==== Data shown

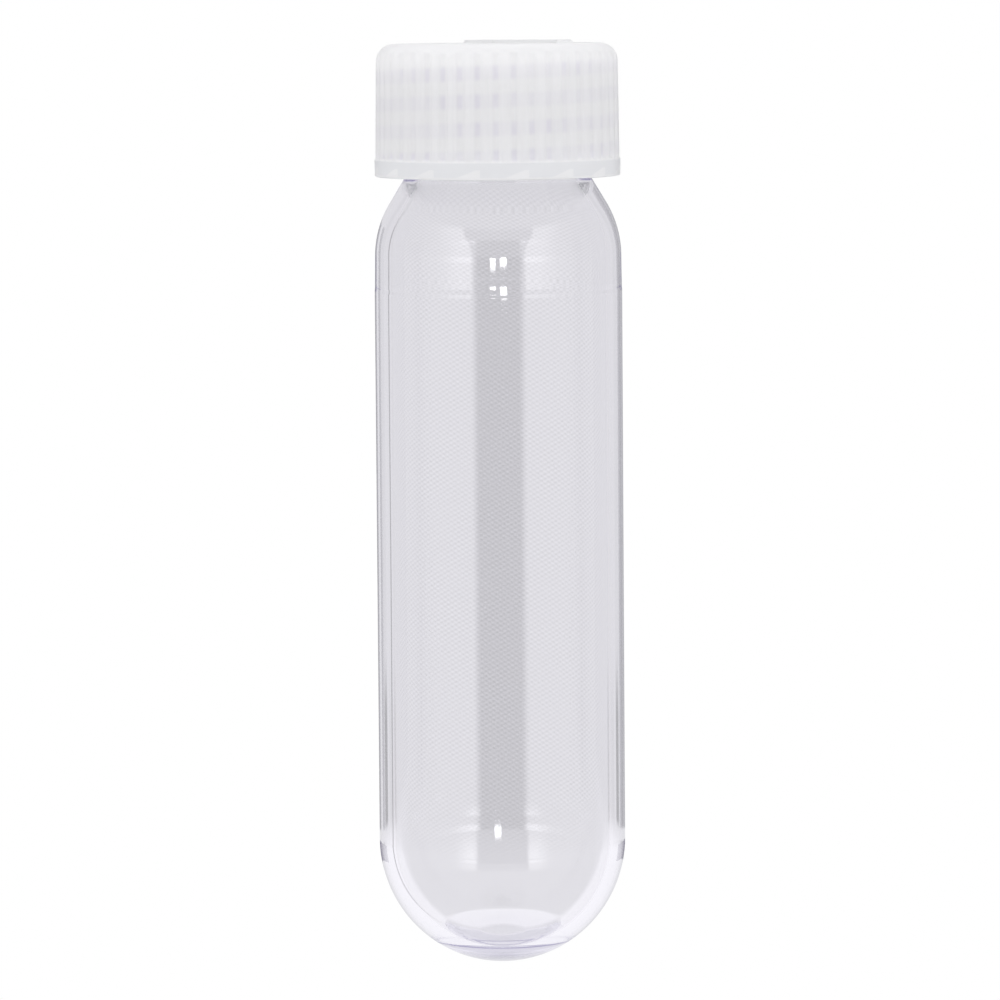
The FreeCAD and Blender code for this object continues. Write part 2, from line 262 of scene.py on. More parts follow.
def tube_rows():
    """The tube's section, up the outside and down the inside, and which rows carry the thread.

    The last number of each stretch is how many rows it is divided into.
    """
    upper = BARREL - SHOULDER_STEP
    bend = upper - SHOULDER_ROUND
    slope_degrees = math.degrees(SLOPE)
    pole_angle, insert_inner, insert_outer = [
        -math.degrees(math.acos(r / BARREL))
        for r in (POLE_FLAT, INSERT_LINE - INSERT_HALF, INSERT_LINE + INSERT_HALF)
    ]
    insert_height = CENTRE - math.sqrt(BARREL ** 2 - INSERT_LINE ** 2) + INSERT_DEPTH
    outside = [(0, 0), (POLE_FLAT * 0.5, 0)]
    outside += arc(0, CENTRE, BARREL, pole_angle, insert_inner, 20)
    outside += [(INSERT_LINE, insert_height)]
    outside += arc(0, CENTRE, BARREL, insert_outer, 0, 44)
    outside += wall(outside[-1], (BARREL, RING_FOOT), 12)
    floor = BARREL - RING_DEPTH
    ring_top = RING_FOOT + RING_WIDTH
    outside += line(outside[-1], (floor, RING_FOOT + RING_FLANK), 3)
    outside += wall(outside[-1], (floor, ring_top - RING_FLANK), 2)
    outside += line(outside[-1], (BARREL - RING_STEP, ring_top), 3)
    outside += wall(outside[-1], (upper, SHOULDER_FOOT), 6)
    outside += arc(bend, SHOULDER_FOOT, SHOULDER_ROUND, 0, slope_degrees, 20)[1:]
    cone = outside[-1]
    neck_foot = cone[1] + (cone[0] - NECK) / math.tan(SLOPE)
    outside += line(cone, (NECK, neck_foot), 6)
    thread_first = len(outside)
    outside += line(outside[-1], (NECK, RIM - RIM_ROUND), 130)
    thread_last = len(outside)
    outside += arc(NECK - RIM_ROUND, RIM - RIM_ROUND, RIM_ROUND, 0, 90, 6)[1:]
    inner_bend = SHOULDER_ROUND - WALL
    inside = arc(MOUTH + RIM_ROUND, RIM - RIM_ROUND, RIM_ROUND, 90, 180, 6)
    inner_r = bend + inner_bend * math.cos(SLOPE)
    inner_z = SHOULDER_FOOT + inner_bend * math.sin(SLOPE)
    inside += line(inside[-1], (MOUTH, inner_z + (inner_r - MOUTH) / math.tan(SLOPE)), 16)
    inside += line(inside[-1], (inner_r, inner_z), 6)
    inside += arc(bend, SHOULDER_FOOT, inner_bend, slope_degrees, 0, 20)[1:]
    inside += wall(inside[-1], (BORE, CENTRE), 14)
    inside += arc(0, CENTRE, BORE, 0, -math.degrees(math.acos(FLOOR_EDGE / BORE)), 56)[1:]
    inside += line(inside[-1], (0.1 * FLOOR_EDGE, inside[-1][1]), 12)
    inside += [(0, inside[-1][1])]
    return outside + inside, (thread_first, thread_last)


def make_tube():
    """The clear tube in one piece, with the thread's ridge raised on its neck."""
    rows, (first, last) = tube_rows()

    def shift(number, r, z, angle):
        if not first <= number < last:
            return r, z
        rise = ridge_rise(z, angle, NECK_RIDGE_START, 0, NECK_RIDGE_TURNS)
        return r + rise, z

    return lathe("clear_tube", rows, TUBE_COLUMNS, shift)


# ------------------------------------------------------------------ the cap

def arrow_rise(x, y):
    """Height of the raised turning arrow over the cap's top."""
    radius = math.hypot(x, y)
    turn = (math.atan2(y, x) - MARK_START) % TURN
    if turn > math.pi * 1.5:
        turn -= TURN
    middle = (MARK_INNER + MARK_OUTER) / 2
    half = (MARK_OUTER - MARK_INNER) / 2
    if turn > MARK_STEM_TURN:
        tip_share = (MARK_TIP_TURN - turn) / (MARK_TIP_TURN - MARK_STEM_TURN)
        half = (half + MARK_HEAD) * max(0.0, tip_share)
    side = half - abs(radius - middle)
    tail = turn * middle
    inside = min(side, tail, (MARK_TIP_TURN - turn) * middle)
    return MARK_RISE * smooth(-MARK_SLOPE, MARK_SLOPE, inside)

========

To do: Print exactly, and only, the lines beginning at the top of the listing and ending at the line with "carry the thread.".

Solution for this problem:
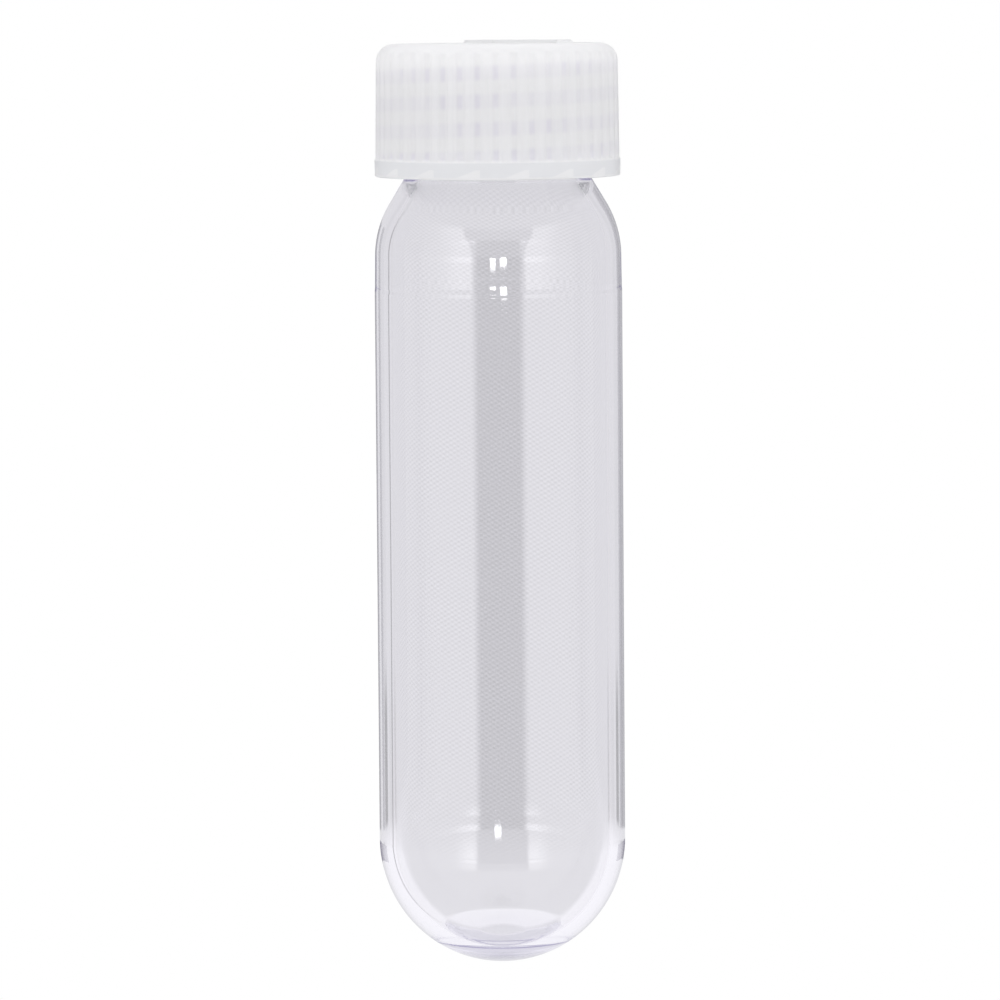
The FreeCAD and Blender code for this object continues. Write part 2, from line 262 of scene.py on. More parts follow.
def tube_rows():
    """The tube's section, up the outside and down the inside, and which rows carry the thread.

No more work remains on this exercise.